Stated exercise
Reproduce all records verbatim.

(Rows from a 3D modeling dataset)
================

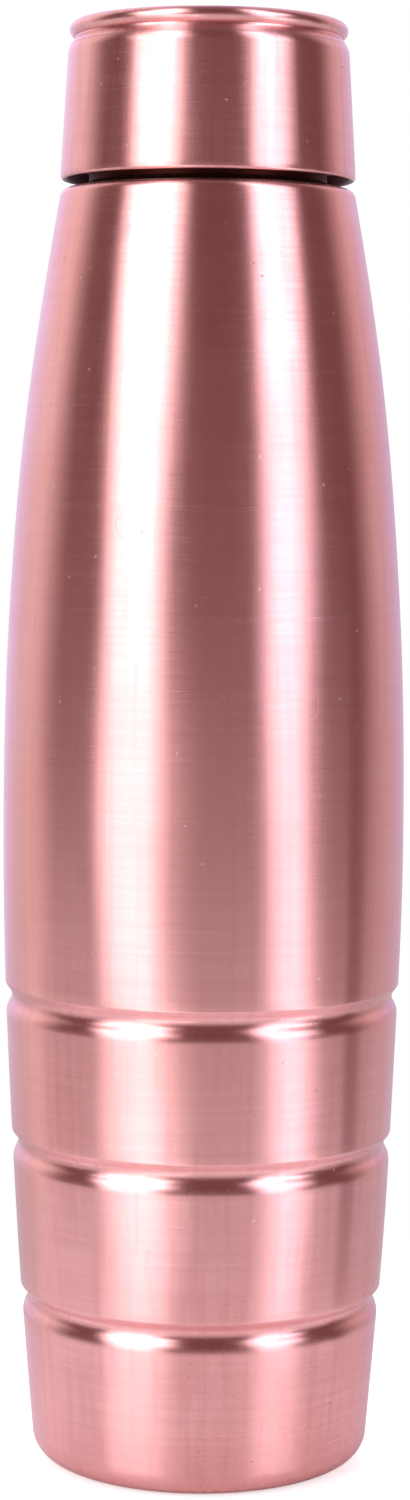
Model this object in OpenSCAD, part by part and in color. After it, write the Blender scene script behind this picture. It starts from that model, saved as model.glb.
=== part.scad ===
// Copper water bottle with a screw cap.
// A raised sheet-copper body with three rolled grooves stands on a recessed base.
// The cap is a tapered sleeve with a seamed lid, and it screws over a brazed-in neck.
// Millimetres, +Z up, origin at the middle of the foot, cap screwed down.

/* [Body] */
// Greatest diameter of the barrel
body_d = 75; // [73:0.5:77]
// Height of the widest place on the barrel
belly_z = 119; // [112:1:126]
// Diameter of the barrel, carried up to the level of the flat shoulder
shoulder_d = 54.1; // [53.5:0.1:55]
// Height of the flat shoulder round the neck
shoulder_z = 238.3; // [230:0.1:246]
// Radius that rolls the barrel over into the shoulder
shoulder_round = 1.8; // [1.2:0.1:2.4]
// Diameter of the barrel, carried down to the level of the foot
foot_d = 62.7; // [61:0.1:65]
// Radius of the corner above the foot
foot_round = 5; // [4:0.1:5.4]
// How long the barrel stays full above its widest place, 2 being a parabola
upper_fullness = 2.2; // [1.9:0.05:2.5]
// How long the barrel stays full below its widest place
lower_fullness = 1.76; // [1.6:0.02:2]
// Thickness of the body's copper sheet
sheet = 0.6; // [0.5:0.05:0.7]

/* [Grooves] */
// Heights of the three rolled grooves, at their deepest line
groove_z = [88.3, 60.4, 30.9]; // [28:0.1:92]
// Depth of each groove, to where its two flanks would meet
groove_depth = 1.55; // [1.3:0.05:1.65]
// Height of the steep flank above a groove's deepest line
groove_over = 2.2; // [2:0.1:2.6]
// Height of the easy flank below a groove's deepest line
groove_under = 2.5; // [2.4:0.1:3.2]

/* [Base] */
// Height of the base disc's upper face above the foot
base_z = 7.8; // [7.6:0.1:9]
// Inner diameter of the foot's turned-in edge
foot_hole_d = 49; // [47:0.2:51]

/* [Neck] */
// Inside diameter of the mouth
mouth_d = 42.2; // [41.6:0.1:42.4]
// Outside diameter of the neck, under its thread
neck_d = 44; // [43.8:0.1:44.2]
// Height of the mouth's rim above the foot
rim_z = 261; // [260:0.1:261.4]
// Rise of the thread in one full turn
thread_pitch = 4; // [3.6:0.1:4.4]
// Number of turns that each thread ridge makes
thread_turns = 1.5; // [1:0.1:1.6]
// Height of the thread ridges above their tubes
thread_h = 0.8; // [0.7:0.05:0.9]

/* [Cap] */
// Height of the whole bottle, to the top of the cap's bead
total_z = 268.6; // [268.4:0.1:269.2]
// Height of the cap's lower edge above the foot
cap_z = 239.9; // [239.4:0.1:240.4]
// Diameter of the hemmed lower edge
cap_hem_d = 54.5; // [54.3:0.1:55]
// Diameter of the bead round the lid
cap_bead_d = 51.3; // [51:0.1:51.6]
// Thickness of the cap's copper sheet
cap_sheet = 0.6; // [0.5:0.05:0.65]
// Thickness of the silicone seal over the rim
seal_t = 1.8; // [1.4:0.1:2]

/* [Hidden] */
$fn = 96;

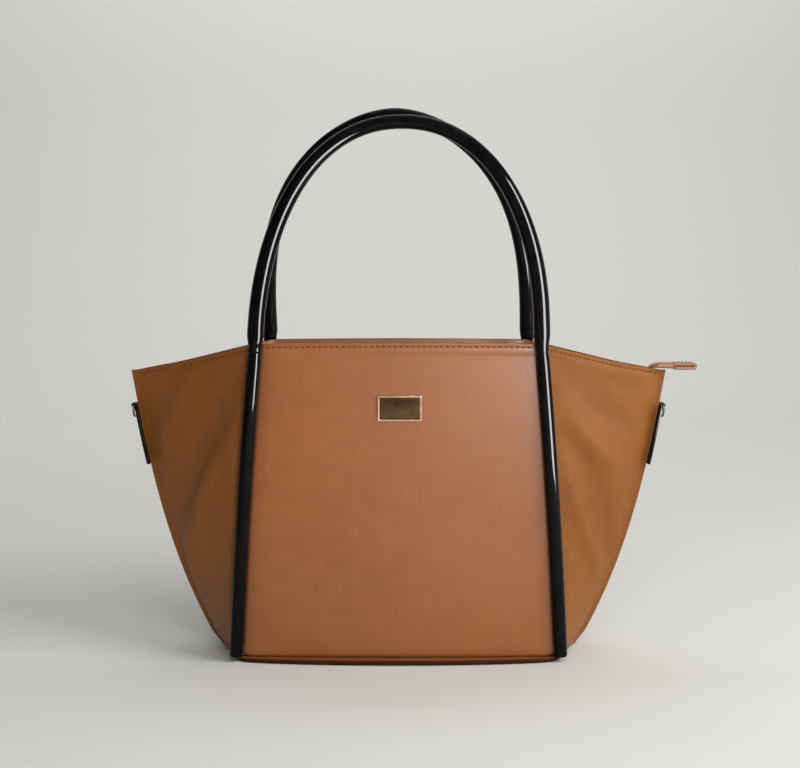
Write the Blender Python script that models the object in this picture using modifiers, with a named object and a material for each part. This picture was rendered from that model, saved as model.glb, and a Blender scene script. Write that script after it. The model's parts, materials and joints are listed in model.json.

================

Result of this exercise
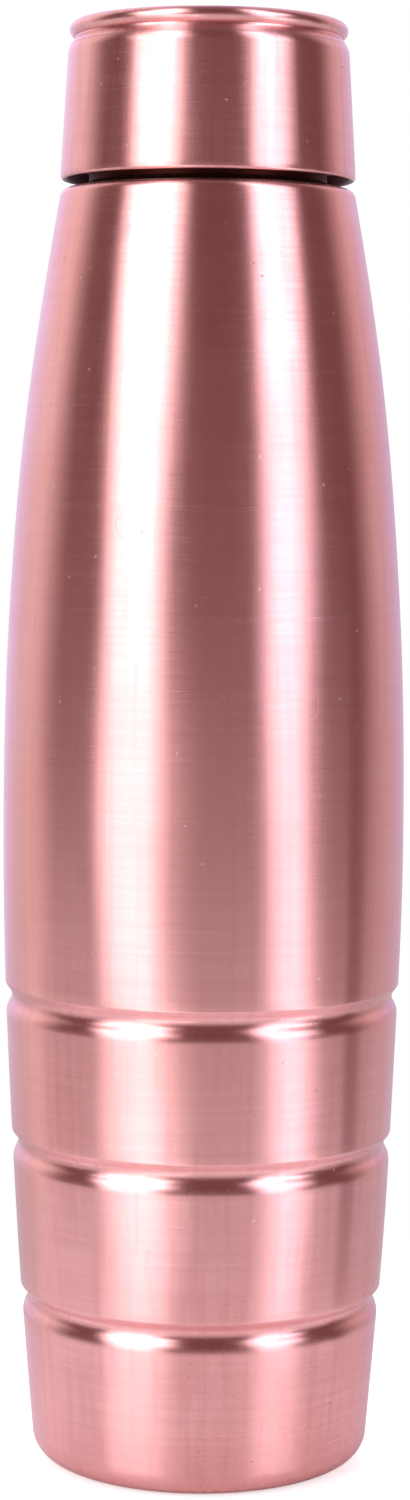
Model this object in OpenSCAD, part by part and in color. After it, write the Blender scene script behind this picture. It starts from that model, saved as model.glb.
=== part.scad ===
// Copper water bottle with a screw cap.
// A raised sheet-copper body with three rolled grooves stands on a recessed base.
// The cap is a tapered sleeve with a seamed lid, and it screws over a brazed-in neck.
// Millimetres, +Z up, origin at the middle of the foot, cap screwed down.

/* [Body] */
// Greatest diameter of the barrel
body_d = 75; // [73:0.5:77]
// Height of the widest place on the barrel
belly_z = 119; // [112:1:126]
// Diameter of the barrel, carried up to the level of the flat shoulder
shoulder_d = 54.1; // [53.5:0.1:55]
// Height of the flat shoulder round the neck
shoulder_z = 238.3; // [230:0.1:246]
// Radius that rolls the barrel over into the shoulder
shoulder_round = 1.8; // [1.2:0.1:2.4]
// Diameter of the barrel, carried down to the level of the foot
foot_d = 62.7; // [61:0.1:65]
// Radius of the corner above the foot
foot_round = 5; // [4:0.1:5.4]
// How long the barrel stays full above its widest place, 2 being a parabola
upper_fullness = 2.2; // [1.9:0.05:2.5]
// How long the barrel stays full below its widest place
lower_fullness = 1.76; // [1.6:0.02:2]
// Thickness of the body's copper sheet
sheet = 0.6; // [0.5:0.05:0.7]

/* [Grooves] */
// Heights of the three rolled grooves, at their deepest line
groove_z = [88.3, 60.4, 30.9]; // [28:0.1:92]
// Depth of each groove, to where its two flanks would meet
groove_depth = 1.55; // [1.3:0.05:1.65]
// Height of the steep flank above a groove's deepest line
groove_over = 2.2; // [2:0.1:2.6]
// Height of the easy flank below a groove's deepest line
groove_under = 2.5; // [2.4:0.1:3.2]

/* [Base] */
// Height of the base disc's upper face above the foot
base_z = 7.8; // [7.6:0.1:9]
// Inner diameter of the foot's turned-in edge
foot_hole_d = 49; // [47:0.2:51]

/* [Neck] */
// Inside diameter of the mouth
mouth_d = 42.2; // [41.6:0.1:42.4]
// Outside diameter of the neck, under its thread
neck_d = 44; // [43.8:0.1:44.2]
// Height of the mouth's rim above the foot
rim_z = 261; // [260:0.1:261.4]
// Rise of the thread in one full turn
thread_pitch = 4; // [3.6:0.1:4.4]
// Number of turns that each thread ridge makes
thread_turns = 1.5; // [1:0.1:1.6]
// Height of the thread ridges above their tubes
thread_h = 0.8; // [0.7:0.05:0.9]

/* [Cap] */
// Height of the whole bottle, to the top of the cap's bead
total_z = 268.6; // [268.4:0.1:269.2]
// Height of the cap's lower edge above the foot
cap_z = 239.9; // [239.4:0.1:240.4]
// Diameter of the hemmed lower edge
cap_hem_d = 54.5; // [54.3:0.1:55]
// Diameter of the bead round the lid
cap_bead_d = 51.3; // [51:0.1:51.6]
// Thickness of the cap's copper sheet
cap_sheet = 0.6; // [0.5:0.05:0.65]
// Thickness of the silicone seal over the rim
seal_t = 1.8; // [1.4:0.1:2]

/* [Hidden] */
$fn = 96;

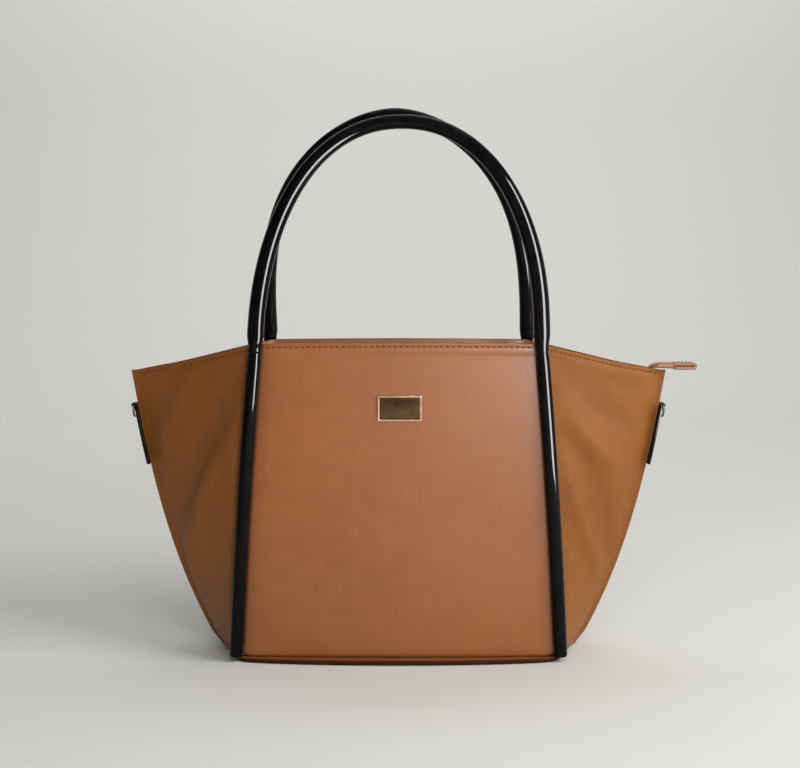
Write the Blender Python script that models the object in this picture using modifiers, with a named object and a material for each part. This picture was rendered from that model, saved as model.glb, and a Blender scene script. Write that script after it. The model's parts, materials and joints are listed in model.json.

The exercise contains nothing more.